On top of that, the intimation that it's just those apps is not entirely honest. There are games that have levels or scenes that can get the same or close enough power spikes, or boards that shave costs on thermal protection or board elements like VRM monitoring/cooling to where specifications are blown past or functionality is compromised. That's in part because it didn't take hidden insight for something like a fuzzy donut to knock GPUs off their management game, and if it can be done that readily it's not unreasonable for other combinations of demanding or even buggy software (or a flaky driver distribution) to put the physical product in a similar position.
Those shouldn't be acceptable escape cases for modern power management.

Agreed on all points. It's just that there have been reviews claiming that some particular product had a particular power draw because that was what they'd measured on Furmark or OCCT. Thankfully, this isn't something I've seen recently, but it's happened. Or sometimes they would just measure power consumption with those applications without going through the trouble of pointing out what you've just detailed, so readers would misinterpret these results as somehow being representative of real-world gaming scenarios.
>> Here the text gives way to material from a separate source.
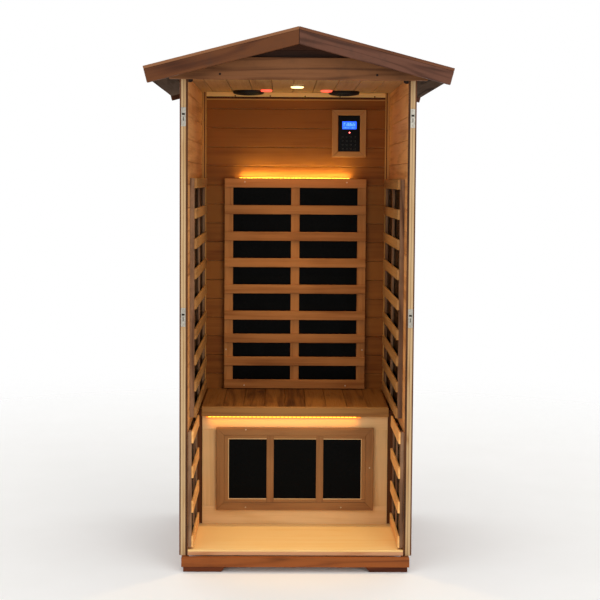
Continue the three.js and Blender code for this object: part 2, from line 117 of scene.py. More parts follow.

I suspect this still happens on a regular basis, though hopefully not from the best reviewers.

And while I agree that some other real-world applications might conceivably approach this level of power consumption for some scenes and settings, or that some games on some boards can sometimes spike up (almost) as high, you're just not going to see the same energy consumption over an hour of gaming as you would over an hour of fuzzy donutting, or probably not even over a minute of gaming/donutting.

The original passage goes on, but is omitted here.